OBJECTIVE: From the line containing "Circle(SHIM_INNER_RADIUS, mode=Mode.SUBTRACT)" through the line containing "Vector(map(max, high, point))", retype each line exactly; include both end lines and nothing beyond them.

⁂

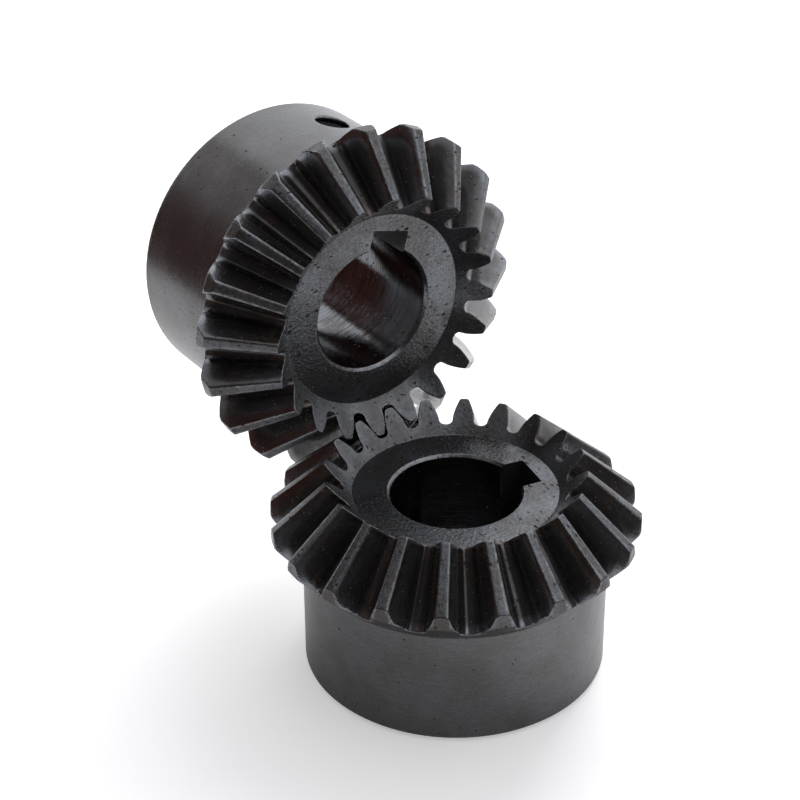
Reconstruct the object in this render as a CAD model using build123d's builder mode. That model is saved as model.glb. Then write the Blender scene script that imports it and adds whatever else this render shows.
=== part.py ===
from build123d import *
import os
from math import acos, asin, atan, cos, pi, radians, sin, tan

# A 1:1 straight bevel (miter) gear pair in steel, shafts at 90 degrees, each gear with a hub,
# a keyed bore and a set screw over the keyway. Millimetres and degrees.
#
# The origin is the apex, where the two shaft axes cross. The lower gear turns on Z and lies
# below the apex. The upper gear turns on Y and lies on its +Y side. Both are the same gear,
# drawn in a gear frame: apex at the origin, axis Z, teeth and hub below the apex.

# Teeth
MODULE = 2.5
TEETH = 20
PRESSURE_ANGLE = 20.0
PITCH_ANGLE = 45.0
FACE_WIDTH = 11.5
ADDENDUM = 1.0 * MODULE
DEDENDUM = 1.22 * MODULE
BACKLASH = 0.17
TIP_BREAK = 0.2

# Blank
CROWN_RADIUS = 25.67
CROWN_ROUNDING = 0.25
LAND_RADIUS = 14.25
HUB_RADIUS = 21.25
HUB_CHAMFER = 0.5
MOUNTING_DISTANCE = 46.0

# Bore and keyway, to the common 18 mm shaft with a 6 x 6 key
BORE_RADIUS = 9.0
BORE_CHAMFER = 0.4
KEY_WIDTH = 6.0
KEYWAY_FLOOR = 11.8
KEYWAY_CORNER = 0.25

# M6 set screw, on the middle of the hub and over the keyway
SCREW_FROM_APEX = 37.5
SCREW_LENGTH = 8.0
SCREW_RECESS = 1.2
THREAD_PITCH = 1.0
THREAD_DEPTH = 0.5
TAPPED_RADIUS = 2.5
TAPPED_MOUTH_RADIUS = 2.75
SCREW_RADIUS = 2.46
SCREW_END_CHAMFER = 0.6
SOCKET_ACROSS_FLATS = 3.0
SOCKET_DEPTH = 3.5
CUP_RADIUS = 1.4
CUP_DEPTH = 0.7

# Shim ring under the lower hub
SHIM_INNER_RADIUS = 14.0
SHIM_OUTER_RADIUS = 20.0
SHIM_THICKNESS = 0.3

# Where the teeth and keyways stand in the gear frame, anticlockwise from X. With this first
# tooth on both gears, a tooth of the upper gear stands in the middle of a space of the lower.
FIRST_TOOTH_ANGLE = 13.5
LOWER_KEY_ANGLE = -11.0
UPPER_KEY_ANGLE = -15.8

# Worked out from the sizes above
PITCH = radians(PITCH_ANGLE)
CONE_DISTANCE = MODULE * TEETH / 2 / sin(PITCH)
SMALL_END = (CONE_DISTANCE - FACE_WIDTH) / CONE_DISTANCE
FACE = PITCH + atan(ADDENDUM / CONE_DISTANCE)
ROOT = PITCH - atan(DEDENDUM / CONE_DISTANCE)
BASE = asin(cos(radians(PRESSURE_ANGLE)) * sin(PITCH))
SCREW_PLACE_RADIUS = HUB_RADIUS - SCREW_RECESS

LOWER_PLANE = Plane.XY
UPPER_PLANE = Plane(origin=(0, 0, 0), x_dir=(0, 0, 1), z_dir=(0, -1, 0))


def involute(cone_angle):
    """Azimuth that a spherical involute has rolled out by the time it meets this cone."""
    rolled = acos(cos(cone_angle) / cos(BASE)) / sin(BASE)
    return rolled - acos(tan(BASE) / tan(cone_angle))


def half_space(cone_angle):
    """Azimuth from the middle of a tooth space to its flank, on this cone."""
    half_tooth = pi / (2 * TEETH) - BACKLASH / (2 * MODULE * TEETH)
    return pi / TEETH - half_tooth - involute(PITCH) + involute(cone_angle)


def back_plane_point(cone_angle, azimuth, distance):
    """Where a ray from the apex meets the plane across the pitch line at this distance."""
    ahead = sin(PITCH) * sin(cone_angle) * cos(azimuth) + cos(PITCH) * cos(cone_angle)
    out = cos(PITCH) * sin(cone_angle) * cos(azimuth) - sin(PITCH) * cos(cone_angle)
    return (distance * sin(cone_angle) * sin(azimuth) / ahead, distance * out / ahead)


def blank_outline():
    """Corner points of the turned blank and the rounding of each, as (radius, height)."""
    toe_sum = 2 * (CONE_DISTANCE - FACE_WIDTH) * cos(PITCH)
    heel_sum = 2 * CONE_DISTANCE * cos(PITCH)
    toe_tip = toe_sum * tan(FACE) / (1 + tan(FACE))
    land = toe_sum - LAND_RADIUS
    end = MOUNTING_DISTANCE
    return [
        ((BORE_RADIUS + BORE_CHAMFER, -land), 0),
        ((LAND_RADIUS, -land), 0),
        ((toe_tip, toe_tip - toe_sum), 0),
        ((CROWN_RADIUS, -CROWN_RADIUS / tan(FACE)), CROWN_ROUNDING),
        ((CROWN_RADIUS, CROWN_RADIUS - heel_sum), CROWN_ROUNDING),
        ((HUB_RADIUS, HUB_RADIUS - heel_sum), CROWN_ROUNDING),
        ((HUB_RADIUS, HUB_CHAMFER - end), 0),
        ((HUB_RADIUS - HUB_CHAMFER, -end), 0),
        ((BORE_RADIUS + BORE_CHAMFER, -end), 0),
        ((BORE_RADIUS, BORE_CHAMFER - end), 0),
        ((BORE_RADIUS, -land - BORE_CHAMFER), 0),
    ]


def tooth_space():
    """The cutter for one tooth space: a cone of rays from the apex with involute sides."""
    steps = 8
    last = FACE - TIP_BREAK / CONE_DISTANCE
    angles = [BASE + (last - BASE) * i / (steps - 1) for i in range(steps)]
    middle = Plane.XY.rotated((0, 0, FIRST_TOOTH_ANGLE + 180 / TEETH))
    pitch_line = middle.from_local_coords(Vector(sin(PITCH), 0, -cos(PITCH)))
    with BuildPart() as space:
        for reach in (SMALL_END - 0.12, 1.12):
            distance = CONE_DISTANCE * reach
            side = [back_plane_point(a, half_space(a), distance) for a in angles]
            foot, tip = side[0], side[-1]
            floor = back_plane_point(ROOT, 0, distance)[1]
            flare = MODULE * reach
            across = Plane(pitch_line * distance, x_dir=middle.y_dir, z_dir=pitch_line)
            with BuildSketch(across):
                with BuildLine():
                    Spline(side)
                    Spline([(-x, y) for x, y in side])
                    EllipticalCenterArc((0, foot[1]), foot[0], foot[1] - floor, 180, arc_size=180)
                    top = (tip[0] + flare, tip[1] + flare)
                    Polyline(tip, top, (-top[0], top[1]), (-tip[0], tip[1]))
                make_face()
        loft(ruled=True)
    return space.part


def thread_outline(crest, groove, start, end):
    """Points up the side of a threaded wall, with a V groove to the groove radius each turn."""
    half_width = THREAD_DEPTH * tan(radians(30))
    turns = int((end - start) / THREAD_PITCH)
    points = [(crest, start)]
    for turn in range(turns):
        middle = start + (turn + 0.5) * THREAD_PITCH
        points += [(crest, middle - half_width), (groove, middle), (crest, middle + half_width)]
    return points + [(crest, end)]


def screw_plane(key_angle):
    """Plane on the set screw's axis, in the gear frame: origin on the gear's axis, Z outward."""
    spoke = Plane.XY.rotated((0, 0, key_angle))
    return Plane((0, 0, -SCREW_FROM_APEX), x_dir=(0, 0, 1), z_dir=spoke.x_dir)


def tapped_hole(key_angle):
    """The cutter for the tapped hole, from inside the keyway out past the hub's surface."""
    hole = screw_plane(key_angle)
    mouth = HUB_RADIUS - (TAPPED_MOUTH_RADIUS - TAPPED_RADIUS)
    inside = KEYWAY_FLOOR - 1
    outside = HUB_RADIUS + 1
    wall = thread_outline(TAPPED_RADIUS, TAPPED_RADIUS + THREAD_DEPTH, KEYWAY_FLOOR + 0.2, mouth)
    flared = [(TAPPED_RADIUS + outside - mouth, outside), (0, outside)]
    half = Plane(hole.origin, x_dir=hole.x_dir, z_dir=-hole.y_dir)
    with BuildPart() as cutter:
        with BuildSketch(half):
            with BuildLine():
                Polyline([(0, inside), (TAPPED_RADIUS, inside)] + wall + flared, close=True)
            make_face()
        revolve(axis=Axis(hole.origin, hole.z_dir))
    return cutter.part


def bevel_gear(key_angle):
    """One gear in the gear frame, with its keyway and tapped hole at the given angle."""
    space = tooth_space()
    hole = tapped_hole(key_angle)
    outline = blank_outline()
    with BuildPart() as gear:
        with BuildSketch(Plane.XZ):
            with BuildLine():
                corners = [point for point, _ in outline]
                roundings = [rounding for _, rounding in outline]
                FilletPolyline(corners, radius=roundings, close=True)
            make_face()
        revolve(axis=Axis.Z)
        with BuildSketch(Plane.XY.rotated((0, 0, key_angle))) as slot:
            Rectangle(KEYWAY_FLOOR, KEY_WIDTH, align=(Align.MIN, Align.CENTER))
            fillet(slot.vertices().sort_by(Axis(slot.workplanes[0].origin,
                                                slot.workplanes[0].x_dir))[-2:], KEYWAY_CORNER)
        extrude(amount=-MOUNTING_DISTANCE - 1, mode=Mode.SUBTRACT)
        add(hole, mode=Mode.SUBTRACT)
        with PolarLocations(0, TEETH):
            add(space, mode=Mode.SUBTRACT)
    return gear.part


def set_screw(key_angle):
    """M6 hexagon socket set screw with a cup point, in its hole and below the hub's surface."""
    hole = screw_plane(key_angle)
    top = SCREW_PLACE_RADIUS
    tip = top - SCREW_LENGTH
    chamfer = SCREW_END_CHAMFER
    wall = thread_outline(SCREW_RADIUS, SCREW_RADIUS - THREAD_DEPTH, tip + chamfer, top - chamfer)
    half = Plane(hole.origin, x_dir=hole.x_dir, z_dir=-hole.y_dir)
    ends = [(0, tip + CUP_DEPTH), (CUP_RADIUS, tip), (SCREW_RADIUS - chamfer, tip)]
    with BuildPart() as screw:
        with BuildSketch(half):
            with BuildLine():
                Polyline(ends + wall + [(SCREW_RADIUS - chamfer, top), (0, top)], close=True)
            make_face()
        revolve(axis=Axis(hole.origin, hole.z_dir))
        with BuildSketch(hole.offset(top)):
            RegularPolygon(SOCKET_ACROSS_FLATS / 2, 6, major_radius=False)
        extrude(amount=-SOCKET_DEPTH, mode=Mode.SUBTRACT)
    return screw.part


def shim():
    """Flat ring that sets the lower gear's mounting distance."""
    with BuildPart() as ring:
        with BuildSketch(Plane.XY.offset(-MOUNTING_DISTANCE)):
            Circle(SHIM_OUTER_RADIUS)
            Circle(SHIM_INNER_RADIUS, mode=Mode.SUBTRACT)
        extrude(amount=-SHIM_THICKNESS)
    return ring.part


def write(part, plane, node):
    """Place a part by its gear's plane and write it as one named node."""
    with BuildPart() as piece:
        add(plane.location * part)
    piece.part.label = node
    export_step(piece.part, f"parts/{node}.step")


os.makedirs("parts", exist_ok=True)
write(bevel_gear(LOWER_KEY_ANGLE), LOWER_PLANE, "lower_gear")
write(bevel_gear(UPPER_KEY_ANGLE), UPPER_PLANE, "upper_gear")
write(set_screw(LOWER_KEY_ANGLE), LOWER_PLANE, "lower_set_screw")
write(set_screw(UPPER_KEY_ANGLE), UPPER_PLANE, "upper_set_screw")
write(shim(), LOWER_PLANE, "mounting_shim")
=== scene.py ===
from collections import namedtuple
from math import acos, asin, atan, atan2, cos, dist, hypot, pi, radians, sin, tan

import bmesh
import bpy
from mathutils import Matrix, Vector
from mathutils.kdtree import KDTree


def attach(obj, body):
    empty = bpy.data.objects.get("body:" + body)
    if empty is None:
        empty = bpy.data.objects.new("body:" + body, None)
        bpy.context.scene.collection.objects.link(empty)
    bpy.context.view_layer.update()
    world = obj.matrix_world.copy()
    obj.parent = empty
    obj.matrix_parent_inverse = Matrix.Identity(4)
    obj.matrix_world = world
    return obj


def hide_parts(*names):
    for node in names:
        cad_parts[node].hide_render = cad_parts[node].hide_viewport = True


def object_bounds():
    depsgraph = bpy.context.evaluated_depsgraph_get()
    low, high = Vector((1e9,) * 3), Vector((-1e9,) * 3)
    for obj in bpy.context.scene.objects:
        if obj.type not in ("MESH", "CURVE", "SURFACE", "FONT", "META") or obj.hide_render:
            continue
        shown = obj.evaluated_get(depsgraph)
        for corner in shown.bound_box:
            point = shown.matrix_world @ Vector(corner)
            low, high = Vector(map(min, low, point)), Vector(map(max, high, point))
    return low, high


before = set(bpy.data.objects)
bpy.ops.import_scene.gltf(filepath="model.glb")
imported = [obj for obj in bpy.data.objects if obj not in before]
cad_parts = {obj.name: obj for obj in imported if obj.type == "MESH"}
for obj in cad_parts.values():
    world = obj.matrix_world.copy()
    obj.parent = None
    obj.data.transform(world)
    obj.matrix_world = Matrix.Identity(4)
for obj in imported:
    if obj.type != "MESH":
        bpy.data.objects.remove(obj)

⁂

RESPONSE FOR THIS EXERCISE:
            Circle(SHIM_INNER_RADIUS, mode=Mode.SUBTRACT)
        extrude(amount=-SHIM_THICKNESS)
    return ring.part


def write(part, plane, node):
    """Place a part by its gear's plane and write it as one named node."""
    with BuildPart() as piece:
        add(plane.location * part)
    piece.part.label = node
    export_step(piece.part, f"parts/{node}.step")


os.makedirs("parts", exist_ok=True)
write(bevel_gear(LOWER_KEY_ANGLE), LOWER_PLANE, "lower_gear")
write(bevel_gear(UPPER_KEY_ANGLE), UPPER_PLANE, "upper_gear")
write(set_screw(LOWER_KEY_ANGLE), LOWER_PLANE, "lower_set_screw")
write(set_screw(UPPER_KEY_ANGLE), UPPER_PLANE, "upper_set_screw")
write(shim(), LOWER_PLANE, "mounting_shim")
=== scene.py ===
from collections import namedtuple
from math import acos, asin, atan, atan2, cos, dist, hypot, pi, radians, sin, tan

import bmesh
import bpy
from mathutils import Matrix, Vector
from mathutils.kdtree import KDTree


def attach(obj, body):
    empty = bpy.data.objects.get("body:" + body)
    if empty is None:
        empty = bpy.data.objects.new("body:" + body, None)
        bpy.context.scene.collection.objects.link(empty)
    bpy.context.view_layer.update()
    world = obj.matrix_world.copy()
    obj.parent = empty
    obj.matrix_parent_inverse = Matrix.Identity(4)
    obj.matrix_world = world
    return obj


def hide_parts(*names):
    for node in names:
        cad_parts[node].hide_render = cad_parts[node].hide_viewport = True


def object_bounds():
    depsgraph = bpy.context.evaluated_depsgraph_get()
    low, high = Vector((1e9,) * 3), Vector((-1e9,) * 3)
    for obj in bpy.context.scene.objects:
        if obj.type not in ("MESH", "CURVE", "SURFACE", "FONT", "META") or obj.hide_render:
            continue
        shown = obj.evaluated_get(depsgraph)
        for corner in shown.bound_box:
            point = shown.matrix_world @ Vector(corner)
            low, high = Vector(map(min, low, point)), Vector(map(max, high, point))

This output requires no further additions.